— start of AVAILABLE DATA —

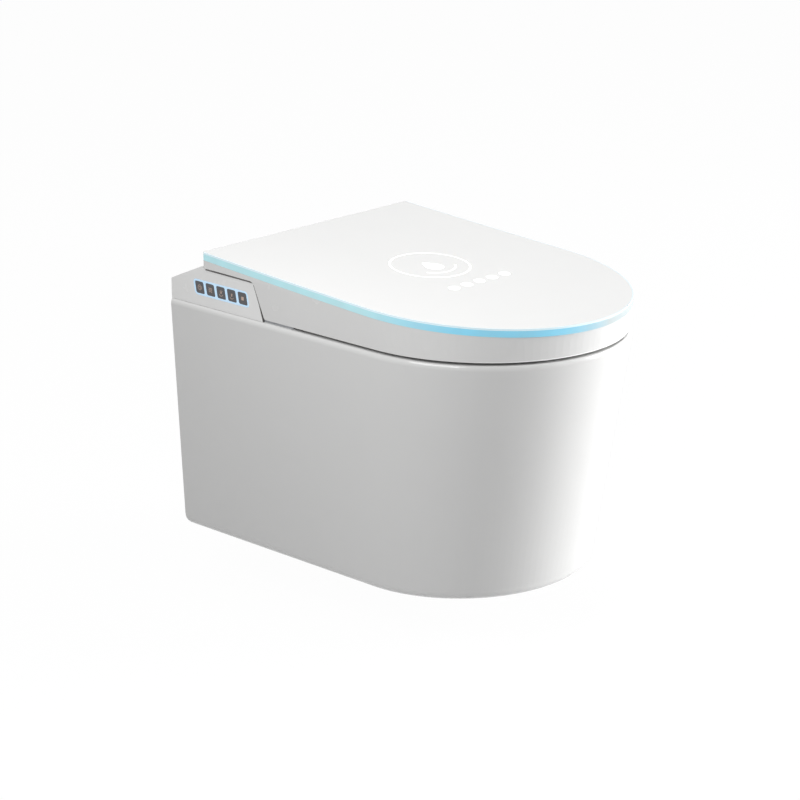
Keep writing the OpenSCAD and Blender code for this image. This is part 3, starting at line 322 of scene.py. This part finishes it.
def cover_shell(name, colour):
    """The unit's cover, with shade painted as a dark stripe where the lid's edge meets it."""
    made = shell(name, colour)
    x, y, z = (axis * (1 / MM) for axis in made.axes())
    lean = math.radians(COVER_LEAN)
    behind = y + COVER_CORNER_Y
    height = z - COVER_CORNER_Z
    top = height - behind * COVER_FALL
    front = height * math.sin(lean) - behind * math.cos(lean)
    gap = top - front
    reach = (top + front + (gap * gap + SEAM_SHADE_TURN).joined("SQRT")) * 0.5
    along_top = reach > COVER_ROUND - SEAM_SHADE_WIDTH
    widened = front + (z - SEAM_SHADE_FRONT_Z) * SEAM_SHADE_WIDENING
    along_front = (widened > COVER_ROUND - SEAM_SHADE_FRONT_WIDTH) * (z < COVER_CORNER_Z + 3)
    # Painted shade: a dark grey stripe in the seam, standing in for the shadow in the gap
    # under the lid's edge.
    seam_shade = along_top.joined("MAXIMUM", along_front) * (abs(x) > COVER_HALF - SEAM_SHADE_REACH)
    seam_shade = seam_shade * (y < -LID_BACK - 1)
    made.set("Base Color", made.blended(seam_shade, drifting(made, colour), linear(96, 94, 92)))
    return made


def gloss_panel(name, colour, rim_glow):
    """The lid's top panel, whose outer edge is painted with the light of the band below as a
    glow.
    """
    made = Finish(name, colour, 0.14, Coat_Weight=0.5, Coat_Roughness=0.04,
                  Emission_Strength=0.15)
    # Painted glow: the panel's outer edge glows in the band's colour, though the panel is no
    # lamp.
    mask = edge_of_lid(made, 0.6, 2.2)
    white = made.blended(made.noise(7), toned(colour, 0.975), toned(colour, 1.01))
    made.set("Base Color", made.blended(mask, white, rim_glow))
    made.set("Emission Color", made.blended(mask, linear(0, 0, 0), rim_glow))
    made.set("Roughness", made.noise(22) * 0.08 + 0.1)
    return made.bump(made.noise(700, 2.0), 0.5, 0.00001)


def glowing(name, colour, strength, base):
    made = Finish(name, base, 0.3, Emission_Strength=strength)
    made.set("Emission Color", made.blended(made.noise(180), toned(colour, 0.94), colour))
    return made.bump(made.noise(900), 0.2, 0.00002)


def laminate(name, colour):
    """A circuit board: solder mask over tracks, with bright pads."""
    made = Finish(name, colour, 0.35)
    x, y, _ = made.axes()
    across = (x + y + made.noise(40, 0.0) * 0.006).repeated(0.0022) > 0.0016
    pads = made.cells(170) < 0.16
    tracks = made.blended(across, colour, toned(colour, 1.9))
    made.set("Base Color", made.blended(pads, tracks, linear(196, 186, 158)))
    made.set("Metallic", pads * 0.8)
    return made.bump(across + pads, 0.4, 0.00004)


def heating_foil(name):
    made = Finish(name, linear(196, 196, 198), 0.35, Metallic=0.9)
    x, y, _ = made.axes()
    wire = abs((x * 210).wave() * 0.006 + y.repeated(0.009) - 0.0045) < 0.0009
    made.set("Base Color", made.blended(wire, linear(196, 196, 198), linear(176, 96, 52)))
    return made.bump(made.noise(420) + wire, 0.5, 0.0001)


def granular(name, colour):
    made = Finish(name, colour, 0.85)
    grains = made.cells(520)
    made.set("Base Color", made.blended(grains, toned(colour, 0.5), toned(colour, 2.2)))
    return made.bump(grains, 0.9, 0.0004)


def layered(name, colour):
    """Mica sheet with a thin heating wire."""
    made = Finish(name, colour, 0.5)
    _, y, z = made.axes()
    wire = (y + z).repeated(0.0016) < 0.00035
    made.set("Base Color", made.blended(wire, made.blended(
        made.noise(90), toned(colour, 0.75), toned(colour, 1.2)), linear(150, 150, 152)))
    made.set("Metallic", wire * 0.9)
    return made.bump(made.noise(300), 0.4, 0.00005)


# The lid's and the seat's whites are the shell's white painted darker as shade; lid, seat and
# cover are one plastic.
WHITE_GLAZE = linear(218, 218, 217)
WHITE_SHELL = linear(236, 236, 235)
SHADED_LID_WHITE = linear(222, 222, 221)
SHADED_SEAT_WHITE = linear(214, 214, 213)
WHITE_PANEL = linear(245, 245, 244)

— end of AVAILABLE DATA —

Repeat the material above in full, quoting it exactly.

EXERCISE ANSWER:
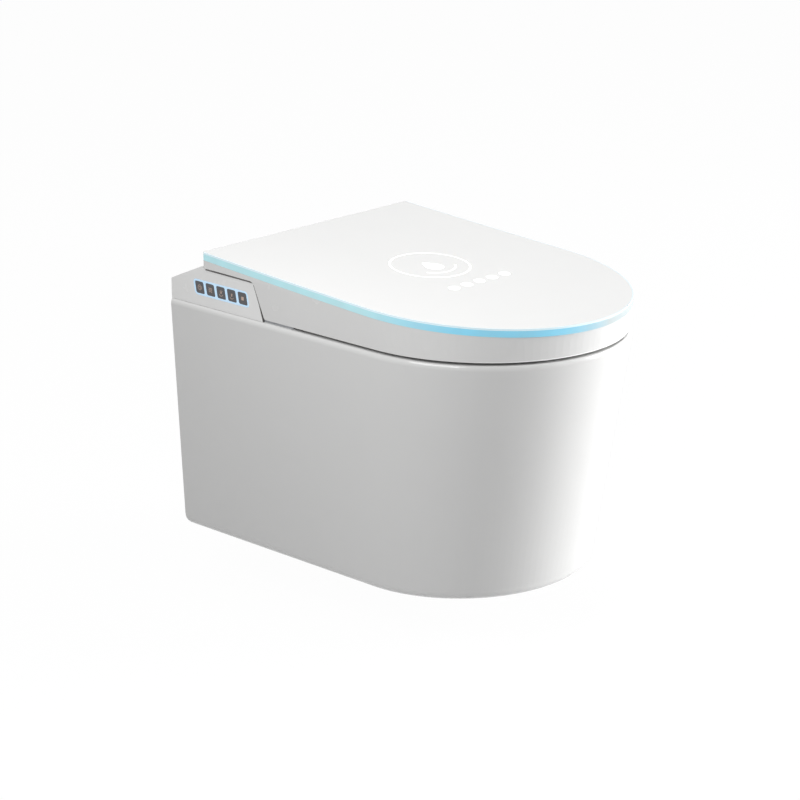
Keep writing the OpenSCAD and Blender code for this image. This is part 3, starting at line 322 of scene.py. This part finishes it.
def cover_shell(name, colour):
    """The unit's cover, with shade painted as a dark stripe where the lid's edge meets it."""
    made = shell(name, colour)
    x, y, z = (axis * (1 / MM) for axis in made.axes())
    lean = math.radians(COVER_LEAN)
    behind = y + COVER_CORNER_Y
    height = z - COVER_CORNER_Z
    top = height - behind * COVER_FALL
    front = height * math.sin(lean) - behind * math.cos(lean)
    gap = top - front
    reach = (top + front + (gap * gap + SEAM_SHADE_TURN).joined("SQRT")) * 0.5
    along_top = reach > COVER_ROUND - SEAM_SHADE_WIDTH
    widened = front + (z - SEAM_SHADE_FRONT_Z) * SEAM_SHADE_WIDENING
    along_front = (widened > COVER_ROUND - SEAM_SHADE_FRONT_WIDTH) * (z < COVER_CORNER_Z + 3)
    # Painted shade: a dark grey stripe in the seam, standing in for the shadow in the gap
    # under the lid's edge.
    seam_shade = along_top.joined("MAXIMUM", along_front) * (abs(x) > COVER_HALF - SEAM_SHADE_REACH)
    seam_shade = seam_shade * (y < -LID_BACK - 1)
    made.set("Base Color", made.blended(seam_shade, drifting(made, colour), linear(96, 94, 92)))
    return made


def gloss_panel(name, colour, rim_glow):
    """The lid's top panel, whose outer edge is painted with the light of the band below as a
    glow.
    """
    made = Finish(name, colour, 0.14, Coat_Weight=0.5, Coat_Roughness=0.04,
                  Emission_Strength=0.15)
    # Painted glow: the panel's outer edge glows in the band's colour, though the panel is no
    # lamp.
    mask = edge_of_lid(made, 0.6, 2.2)
    white = made.blended(made.noise(7), toned(colour, 0.975), toned(colour, 1.01))
    made.set("Base Color", made.blended(mask, white, rim_glow))
    made.set("Emission Color", made.blended(mask, linear(0, 0, 0), rim_glow))
    made.set("Roughness", made.noise(22) * 0.08 + 0.1)
    return made.bump(made.noise(700, 2.0), 0.5, 0.00001)


def glowing(name, colour, strength, base):
    made = Finish(name, base, 0.3, Emission_Strength=strength)
    made.set("Emission Color", made.blended(made.noise(180), toned(colour, 0.94), colour))
    return made.bump(made.noise(900), 0.2, 0.00002)


def laminate(name, colour):
    """A circuit board: solder mask over tracks, with bright pads."""
    made = Finish(name, colour, 0.35)
    x, y, _ = made.axes()
    across = (x + y + made.noise(40, 0.0) * 0.006).repeated(0.0022) > 0.0016
    pads = made.cells(170) < 0.16
    tracks = made.blended(across, colour, toned(colour, 1.9))
    made.set("Base Color", made.blended(pads, tracks, linear(196, 186, 158)))
    made.set("Metallic", pads * 0.8)
    return made.bump(across + pads, 0.4, 0.00004)


def heating_foil(name):
    made = Finish(name, linear(196, 196, 198), 0.35, Metallic=0.9)
    x, y, _ = made.axes()
    wire = abs((x * 210).wave() * 0.006 + y.repeated(0.009) - 0.0045) < 0.0009
    made.set("Base Color", made.blended(wire, linear(196, 196, 198), linear(176, 96, 52)))
    return made.bump(made.noise(420) + wire, 0.5, 0.0001)


def granular(name, colour):
    made = Finish(name, colour, 0.85)
    grains = made.cells(520)
    made.set("Base Color", made.blended(grains, toned(colour, 0.5), toned(colour, 2.2)))
    return made.bump(grains, 0.9, 0.0004)


def layered(name, colour):
    """Mica sheet with a thin heating wire."""
    made = Finish(name, colour, 0.5)
    _, y, z = made.axes()
    wire = (y + z).repeated(0.0016) < 0.00035
    made.set("Base Color", made.blended(wire, made.blended(
        made.noise(90), toned(colour, 0.75), toned(colour, 1.2)), linear(150, 150, 152)))
    made.set("Metallic", wire * 0.9)
    return made.bump(made.noise(300), 0.4, 0.00005)


# The lid's and the seat's whites are the shell's white painted darker as shade; lid, seat and
# cover are one plastic.
WHITE_GLAZE = linear(218, 218, 217)
WHITE_SHELL = linear(236, 236, 235)
SHADED_LID_WHITE = linear(222, 222, 221)
SHADED_SEAT_WHITE = linear(214, 214, 213)
WHITE_PANEL = linear(245, 245, 244)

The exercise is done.